John Turley
- Turley, circa 1934

No. 24
- Positions: Blocking back, safety

Personal information
- Born: November 20, 1912 Delaware, Ohio, U.S.
- Died: July 21, 1977 (aged 64) Dayton, Ohio, U.S.
- Listed height: 5 ft 10 in (1.78 m)
- Listed weight: 183 lb (83 kg)

Career information
- High school: Delaware
- College: Ohio Wesleyan

Career history
- Chicago Bears (1935)*; Pittsburgh Pirates (1935–1936);
- * Offseason or practice squad member only
- Stats at Pro Football Reference

= John Turley =

American football player (1912–1977)

John Oscar Turley (November 20, 1912 – July 21, 1977) was an American professional football player for the Pittsburgh Pirates of the National Football League (NFL).
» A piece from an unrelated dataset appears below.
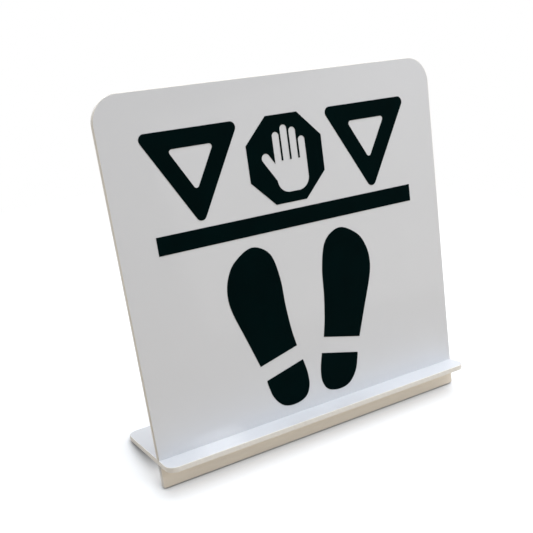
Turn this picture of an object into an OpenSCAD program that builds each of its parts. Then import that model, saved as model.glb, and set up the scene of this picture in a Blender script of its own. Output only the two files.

He played college football for the Ohio Wesleyan Battling Bishops.

==Early life==
John Oscar Turley was born on November 20, 1912, in Delaware, Ohio. He was a letterman in football, basketball, and baseball at Delaware High School. He graduated in 1931.

==College career==
Turley enrolled at Ohio Wesleyan University to play college football for the Battling Bishops. He played quarterback on the varsity team from 1932 to 1934. A November 1934 article in The Cincinnati Enquirer claimed that Turley broke the national field goal record and was one of the top scorers in the country that season. He was adept at kicking, rushing, and passing. Turley also played college baseball and college basketball for the Battling Bishops. He graduated from Ohio Wesleyan in June 1935.

==Professional career==
On June 8, 1935, Turley signed with the Chicago Bears of the National Football League (NFL). By September 11, 1935, he had joined the Pittsburgh Pirates for the 1935 season. He played in ten games, starting nine, for the Pirates in 1935 as a blocking back on offense and a safety on defense, completing 12 of 27 passes (44.4%) for 144	yards, one touchdown, and six interceptions. Turley started the first four games of the 1936 season and did not record any statistics before being released on October 7, 1936.

==Personal life==
On December 19, 1935, Turley married Opal E. Hart. He retired from Frigidaire in 1970 due to a heart ailment. He died on July 21, 1977, in Dayton, Ohio.